In the wake of one of the mildest winters on record, farmers across the country are reporting higher than usual numbers of agricultural pests.
The 2011-2012 winter has been the mildest winter in recent history, particularly in the North and Northeast. In addition to unusually high temperatures, the region has received lower than average snowfall. Nationwide, average temperatures are several degrees higher. In Albany, New York, the average winter temperature has been 37 degrees, up from normal below freezing temperatures. In Tulsa, Oklahoma, the average temperature is up nine degrees, and across the Northeast, temperatures are up five degrees.
While this mildness is a blessing for many farmers who can catch up on needed maintenance, it could also lead to a hard spring.
The problem many farmers face is the high number of agricultural pests. Typically, winter acts as a sort of reset button, freezing many insect species. With the mild weather, however, many pests aren’t freezing, forcing many farmers to remain vigilant lest insects ruing budding crops.

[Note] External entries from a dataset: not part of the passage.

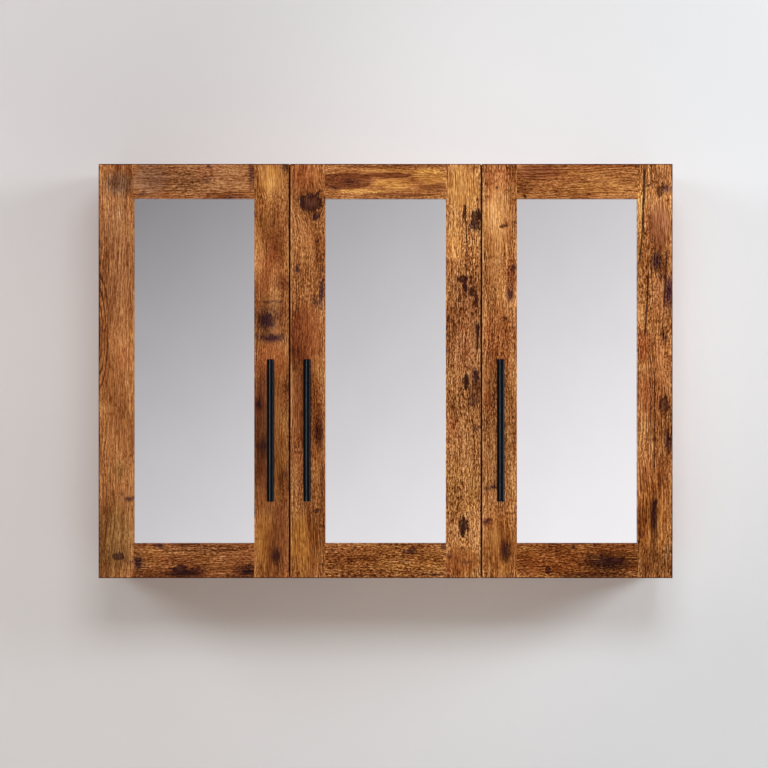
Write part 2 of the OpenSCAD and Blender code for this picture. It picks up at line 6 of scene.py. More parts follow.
import bpy
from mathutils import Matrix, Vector


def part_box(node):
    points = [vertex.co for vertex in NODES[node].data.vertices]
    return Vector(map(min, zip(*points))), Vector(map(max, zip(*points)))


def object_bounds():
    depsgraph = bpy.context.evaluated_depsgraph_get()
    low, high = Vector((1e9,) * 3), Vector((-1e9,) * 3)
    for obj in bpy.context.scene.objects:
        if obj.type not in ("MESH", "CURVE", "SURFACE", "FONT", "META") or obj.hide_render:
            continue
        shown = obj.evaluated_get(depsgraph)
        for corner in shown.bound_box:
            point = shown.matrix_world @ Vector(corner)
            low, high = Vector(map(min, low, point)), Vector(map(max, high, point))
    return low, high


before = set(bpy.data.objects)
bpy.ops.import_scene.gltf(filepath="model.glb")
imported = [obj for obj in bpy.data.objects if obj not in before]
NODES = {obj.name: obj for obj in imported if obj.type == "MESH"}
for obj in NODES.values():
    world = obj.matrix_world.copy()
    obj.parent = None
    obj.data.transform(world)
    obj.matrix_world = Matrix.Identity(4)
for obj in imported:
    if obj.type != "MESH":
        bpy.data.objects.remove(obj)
cad_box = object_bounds()

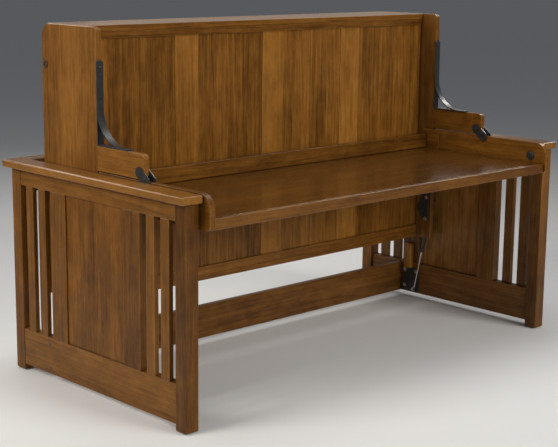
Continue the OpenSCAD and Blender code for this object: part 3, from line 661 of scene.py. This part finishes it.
def mattress():
    lo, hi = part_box("mattress")
    hx, hz = 0.9385, (hi.z - lo.z) / 2 - 0.0095
    cz = (lo.z + hi.z) / 2
    yf, yr = lo.y + 0.0085, hi.y - 0.0095          # front and rear faces before they puff up
    R = 0.050
    cell = 0.0163
    nx = int(round(2 * hx / cell / 8)) * 8
    nz = int(round(2 * hz / cell / 8)) * 8
    sides = 12

    def place(i, j):
        x = -hx + 2 * hx * i / nx
        z = -hz + 2 * hz * j / nz
        ax, az = abs(x) - (hx - R), abs(z) - (hz - R)
        if ax > 0 and az > 0:
            a, b = ax / R, az / R
            ax2, az2 = a * math.sqrt(1 - b * b / 2) * R, b * math.sqrt(1 - a * a / 2) * R
            x = math.copysign(hx - R + ax2, x); z = math.copysign(hz - R + az2, z)
        return x, z

    def rim(x, z):
        """Distance to the outer edge."""
        ax, az = abs(x) - (hx - R), abs(z) - (hz - R)
        if ax > 0 and az > 0:
            return R - math.hypot(ax, az)
        return min(hx - abs(x), hz - abs(z))

    bm = bmesh.new()
    grid = {}
    pins = {}
    for face, y0, sgn in ((0, yf, -1), (1, yr, 1)):
        for i in range(nx + 1):
            for j in range(nz + 1):
                x, z = place(i, j)
                e = soft_step(rim(x, z) / 0.055)
                drop = 0.0050 * e if ((i + j) % 8 == 0 or (i - j) % 8 == 0) else 0.0
                grid[face, i, j] = bm.verts.new((x, y0 - sgn * (0.0085 * (1 - e) + drop), z + cz))
    loop = [(i, 0) for i in range(nx)] + [(nx, j) for j in range(nz)] + [(i, nz) for i in range(nx, 0, -1)] + [(0, j) for j in range(nz, 0, -1)]
    wall = {}
    for k in range(1, sides):
        t = k / sides
        for n, (i, j) in enumerate(loop):
            a, b = grid[0, i, j].co, grid[1, i, j].co
            p = a.lerp(b, t)
            c = Vector((p.x, 0, p.z - cz))
            ax, az = max(0.0, abs(c.x) - (hx - R)), max(0.0, abs(c.z) - (hz - R))
            out = Vector((math.copysign(ax, c.x), 0, math.copysign(az, c.z)))
            if ax == 0 and az == 0:
                out = Vector((0, 0, 0))
            if out.length < 1e-6:
                out = Vector((math.copysign(1, c.x), 0, 0)) if hx - abs(c.x) < hz - abs(c.z) else Vector((0, 0, math.copysign(1, c.z)))
            out.normalize()
            wall[k, n] = bm.verts.new(p + out * 0.0030 * math.sin(math.pi * t) ** 0.7)
    for i in range(nx):
        for j in range(nz):
            bm.faces.new((grid[0, i, j], grid[0, i + 1, j], grid[0, i + 1, j + 1], grid[0, i, j + 1]))
            bm.faces.new((grid[1, i, j], grid[1, i, j + 1], grid[1, i + 1, j + 1], grid[1, i + 1, j]))
    L = len(loop)
    for n in range(L):
        m = (n + 1) % L
        col = lambda k, q: grid[0, *loop[q]] if k == 0 else grid[1, *loop[q]] if k == sides else wall[k, q]
        for k in range(sides):
            bm.faces.new((col(k, n), col(k + 1, n), col(k + 1, m), col(k, m)))
    bm.verts.index_update()
    stitched, lines = [], []
    for face in (0, 1):
        for i in range(nx + 1):
            for j in range(nz + 1):
                on = (i + j) % 8 == 0 or (i - j) % 8 == 0
                if i in (0, nx) or j in (0, nz) or on:
                    stitched.append(grid[face, i, j].index)
        for fam in (1, -1):
            for c0 in range(-nz, nx + nz + 1):
                if c0 % 8:
                    continue
                run = [grid[face, i, (c0 - i) if fam == 1 else (i - c0)].index for i in range(nx + 1)
                       if 0 <= ((c0 - i) if fam == 1 else (i - c0)) <= nz]
                if len(run) > 4:
                    lines.append((face, run))
    rims = [[grid[f, i, j].index for i, j in loop] for f in (0, 1)]
    walls = [wall[k, n].index for k in (1, sides - 1) for n in range(L)]
    bmesh.ops.recalc_face_normals(bm, faces=bm.faces)
    me = bpy.data.meshes.new("mattress_pad"); bm.to_mesh(me)
    bm.free()
    obj = bpy.data.objects.new("mattress_pad", me)
    scene.collection.objects.link(obj)
    rest = [v.co.copy() for v in me.vertices]
    g = obj.vertex_groups.new(name="pin")
    g.add(stitched, 1.0, "REPLACE")
    g.add(walls, 0.6, "REPLACE")
    m = obj.modifiers.new("cloth", "CLOTH")
    st = m.settings
    st.quality = 5
    st.mass = 0.25
    st.use_pressure = True
    st.uniform_pressure_force = 13.0
    st.tension_stiffness = 8; st.compression_stiffness = 8; st.shear_stiffness = 3; st.bending_stiffness = 0.2
    st.vertex_group_mass = "pin"
    st.pin_stiffness = 1.0
    st.effector_weights.gravity = 0.0
    m.collision_settings.use_collision = False
    m.point_cache.frame_start = 1; m.point_cache.frame_end = 20
    for f in range(1, 21):
        scene.frame_set(f)
    dg = bpy.context.evaluated_depsgraph_get()
    ev = obj.evaluated_get(dg)
    got = [v.co.copy() for v in ev.data.vertices]
    obj.modifiers.remove(m)
    obj.vertex_groups.clear()
    scene.frame_set(1)
    cap = 0.0085
    for v, a, b in zip(me.vertices, rest, got):
        d = b - a
        n = d.length
        if n > 1e-9:
            d *= cap * math.tanh(n / cap) / n
        v.co = a + d
    print("mattress cloth: most moved", max((b - a).length for a, b in zip(rest, got)))
    me.update()
    sub = obj.modifiers.new("sub", "SUBSURF"); sub.levels = 1; sub.render_levels = 1
    dg = bpy.context.evaluated_depsgraph_get()
    final = bpy.data.meshes.new_from_object(obj.evaluated_get(dg))
    obj.modifiers.clear()
    obj.data = final
    final.shade_smooth()
    final.materials.clear(); final.materials.append(MATS["ticking"])
    # the settled pad fills the depth between the boards and the straps
    lo = min(v.co.y for v in final.vertices); hi = max(v.co.y for v in final.vertices)
    for v in final.vertices:
        v.co.y = 0.1813 + (v.co.y - lo) / (hi - lo) * 0.1985
    final.update()
    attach(obj, "bed"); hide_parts("mattress")
    co = [v.co.copy() for v in final.vertices]
    normals = [v.normal.copy() for v in final.vertices]

    # taped edges round both faces
    bm = bmesh.new()
    seg = 10
    info = []
    for f, run in enumerate(rims):
        pts = [co[k] for k in run]
        n = len(pts)
        prev = None
        first = None
        s = 0.0
        for q in range(n + 1):
            k = q % n
            p = pts[k]
            tan = (pts[(k + 1) % n] - pts[k - 1]).normalized()
            side = Vector((0, 1, 0))
            out = tan.cross(side).normalized()
            mid = Vector((p.x, 0, p.z - cz))
            if out.dot(mid) < 0:
                out = -out
            ring = []
            for a in range(seg):
                t = 2 * math.pi * a / seg
                ring.append(p + out * (0.0042 * math.cos(t) + 0.0002) + side * 0.0052 * math.sin(t))
            if q:
                s += (p - pts[k - 1]).length
            if q == n:
                cur = first
            else:
                cur = [bm.verts.new(w) for w in ring]
                info += [c for a in range(seg) for c in (0.0105 * a / seg, 0.0, s)]
            if first is None:
                first = cur
            if prev is not None:
                for a in range(seg):
                    b = (a + 1) % seg
                    bm.faces.new((prev[a], prev[b], cur[b], cur[a]))
            prev = cur
    tape = new_piece("mattress_tape", bm, "bed", "tape", 80)
    at = tape.data.attributes.new("grain", "FLOAT_VECTOR", "POINT")
    at.data.foreach_set("vector", info)

    # quilting thread in the valleys
    bm = bmesh.new()
    for face, run in lines:
        pts = [co[k] + normals[k] * 0.0002 for k in run]
        prev = None
        for q, p in enumerate(pts):
            tan = (pts[min(q + 1, len(pts) - 1)] - pts[max(q - 1, 0)]).normalized()
            n = normals[run[q]]
            u = tan.cross(n).normalized()
            cur = [bm.verts.new(p + (u * math.cos(a) + n * math.sin(a)) * 0.0007) for a in (0.5, 2.6, 4.7)]
            if prev:
                for a in range(3):
                    b = (a + 1) % 3
                    bm.faces.new((prev[a], prev[b], cur[b], cur[a]))
            else:
                bm.faces.new(tuple(reversed(cur)))
            prev = cur
        bm.faces.new(tuple(prev))
    thread = new_piece("mattress_thread", bm, "bed", "thread", 80)
    return obj

pad = mattress()

# ---- straps ------------------------------------------------------------------------------------
def straps():
    lo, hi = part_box("mattress_straps")
    w, th = 0.050, 0.0016
    y0 = (lo.y + hi.y) / 2
    bm = bmesh.new()
    info = []
    zb, zt = lo.z, hi.z
    path = [(y0 + 0.026, zb + 0.0010), (y0 + 0.018, zb + 0.0010), (y0 + 0.009, zb + 0.0012), (y0 + 0.0035, zb + 0.0028), (y0 + 0.0010, zb + 0.0065),
            (y0 + 0.0002, zb + 0.014)]
    n = 56
    for k in range(1, n):
        t = k / n
        z = zb + 0.014 + (zt - zb - 0.028) * t
        path.append((y0 - 0.0006 * math.sin(math.pi * t) + 0.0004 * math.cos(2 * math.pi * (z - 0.361) / 0.13), z))
    path += [(y0 + 0.0002, zt - 0.014), (y0 + 0.0010, zt - 0.0065), (y0 + 0.0035, zt - 0.0028), (y0 + 0.009, zt - 0.0012), (y0 + 0.018, zt - 0.0010), (y0 + 0.026, zt - 0.0010)]
    cross = [(-0.5, -0.35), (-0.485, 0.5), (-0.30, 0.42), (0.0, 0.5), (0.30, 0.42), (0.485, 0.5), (0.5, -0.35), (0.485, -0.5), (0.0, -0.5), (-0.485, -0.5)]
    for xm in (-0.480, 0.480):
        prev = None
        s = 0.0
        for q, (y, z) in enumerate(path):
            a = path[max(q - 1, 0)]; b = path[min(q + 1, len(path) - 1)]
            ty, tz = b[0] - a[0], b[1] - a[1]
            l = math.hypot(ty, tz); ty /= l; tz /= l
            ny, nz_ = tz, -ty                      # square to the path, towards the rear
            if q:
                s += math.hypot(y - path[q - 1][0], z - path[q - 1][1])
            cur = []
            for cx, cn in cross:
                cur.append(bm.verts.new((xm + cx * w, y + ny * cn * th, z + nz_ * cn * th)))
                info.append((cx * w + 0.5, cn * th, s))
            if prev:
                for k in range(len(cross)):
                    m = (k + 1) % len(cross)
                    bm.faces.new((prev[k], prev[m], cur[m], cur[k]))
            else:
                bm.faces.new(tuple(reversed(cur)))
            prev = cur
        bm.faces.new(tuple(prev))
    obj = new_piece("straps", bm, "bed", "webbing", 60, nodes=("mattress_straps",))
    at = obj.data.attributes.new("grain", "FLOAT_VECTOR", "POINT")
    at.data.foreach_set("vector", [c for v in info for c in v])
    # three-bar slides on the straps and the plates that hold their ends
    bm = bmesh.new()
    for xm in (-0.480, 0.480):
        zc, yy = 0.960, y0 + 0.0030
        for dz in (-0.016, 0.0, 0.016):
            block(bm, (xm - 0.031, yy - 0.0018, zc + dz - 0.0026), (xm + 0.031, yy + 0.0018, zc + dz + 0.0026), 0.0009)
        for sx in (-1, 1):
            block(bm, (xm + sx * 0.0285 - 0.0030, yy - 0.0020, zc - 0.0190), (xm + sx * 0.0285 + 0.0030, yy + 0.0020, zc + 0.0190), 0.0010)
    new_piece("strap_slides", bm, "bed", "glide", 40)
    bm = bmesh.new()
    for xm in (-0.480, 0.480):
        for z, s in ((zb + 0.0018, 1), (zt - 0.0018, -1)):
            block(bm, (xm - 0.024, y0 + 0.0075, min(z, z + s * 0.0016)), (xm + 0.024, y0 + 0.0215, max(z, z + s * 0.0016)), 0.0005)
            for dx in (-0.014, 0.014):
                screw(bm, (xm + dx, y0 + 0.0145, z + s * 0.0016), (0, 0, s), 0.0042, 0.0016)
    new_piece("strap_plates", bm, "bed", "zinc", 40)
straps()

# ---- lights and floor -------------------------------------------------------------
scene.view_settings.view_transform = "Standard"
scene.view_settings.look = "None"

def area(name, pos, target, w, h, power, colour=(1, 1, 1)):
    l = bpy.data.lights.new(name, "AREA")
    l.shape = "RECTANGLE"; l.size = w; l.size_y = h; l.energy = power; l.color = colour
    o = bpy.data.objects.new(name, l)
    o.location = pos
    o.rotation_euler = (Vector(target) - Vector(pos)).to_track_quat("-Z", "Y").to_euler()
    scene.collection.objects.link(o)
    # the large soft lights shade the faces but aren't mirrored in the lacquer; the strips are
    o.visible_glossy = name not in ("key", "front", "low")
    if name in ("key", "front"):
        l.spread = math.radians(75)
    return o
area("key", (-4.3, 0.5, 3.2), (0, 0, 0.8), 2.0, 2.0, 32, (1.0, 0.95, 0.86))
area("front", (1.2, -5.0, 2.7), (0, 0, 0.9), 3.2, 2.0, 45, (1.0, 0.97, 0.92))
area("low", (-2.3, -4.3, 0.8), (0.2, 0.2, 0.35), 3.0, 1.0, 50, (1.0, 0.97, 0.92))
area("top", (0, 0.2, 4.2), (0, 0.1, 0.5), 3.4, 2.6, 38)
def strip(name, pos, target, along, length, width, power):
    """Long narrow light that only shows as a highlight on polished edges."""
    o = area(name, pos, target, length, width, power, (1.0, 0.98, 0.94))
    z = (Vector(pos) - Vector(target)).normalized()
    x = Vector(along); x = (x - z * x.dot(z)).normalized()
    o.matrix_world = Matrix.Translation(pos) @ Matrix((x, z.cross(x), z)).transposed().to_4x4()
    o.visible_diffuse = False
strip("rim_right", (3.4, 0.25, 3.75), (0.0, -0.5, 0.8), (1.0, 0.0, -0.2), 2.6, 0.5, 115)
strip("rim_left", (-2.0, 3.2, 3.2), (-1.0, -0.2, 0.5), (1.0, 0.0, 0.0), 2.4, 0.6, 46)
area("rim_back", (0.2, 3.3, 3.2), (0, 0, 0.9), 1.8, 0.8, 28, (1.0, 0.98, 0.94))
area("back", (3.7, 3.8, 2.4), (0.2, 0.1, 1.1), 3.4, 1.7, 15, (1.0, 0.90, 0.76))
area("back_left", (-3.6, 3.4, 2.6), (0, 0.2, 0.8), 2.4, 1.8, 16)
world = bpy.data.worlds.new("studio"); scene.world = world
world.use_nodes = True
world.node_tree.nodes["Background"].inputs[0].default_value = (0.77, 0.81, 0.87, 1)
world.node_tree.nodes["Background"].inputs[1].default_value = 0.155

bm = bmesh.new(); bmesh.ops.create_grid(bm, x_segments=8, y_segments=8, size=60)
me = bpy.data.meshes.new("floor"); bm.to_mesh(me); bm.free()
floor = bpy.data.objects.new("floor", me); scene.collection.objects.link(floor)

One Massachusetts based family cranberry farm will start sweeping their bogs for moth caterpillars in early April, rather than in late May, when the bugs usually hatch. Left unchecked, the caterpillars could eat buds and destroy an entire season of crops.
Other dangerous pests include the alfalfa weevil, the corn flea, and the bean leaf beetle, which eats soybeans. All of these species live near the surface of the ground and will likely be out much earlier than usual thanks to the warm weather. Researchers are already warning farmers to prepare for early and continual sprayings this season.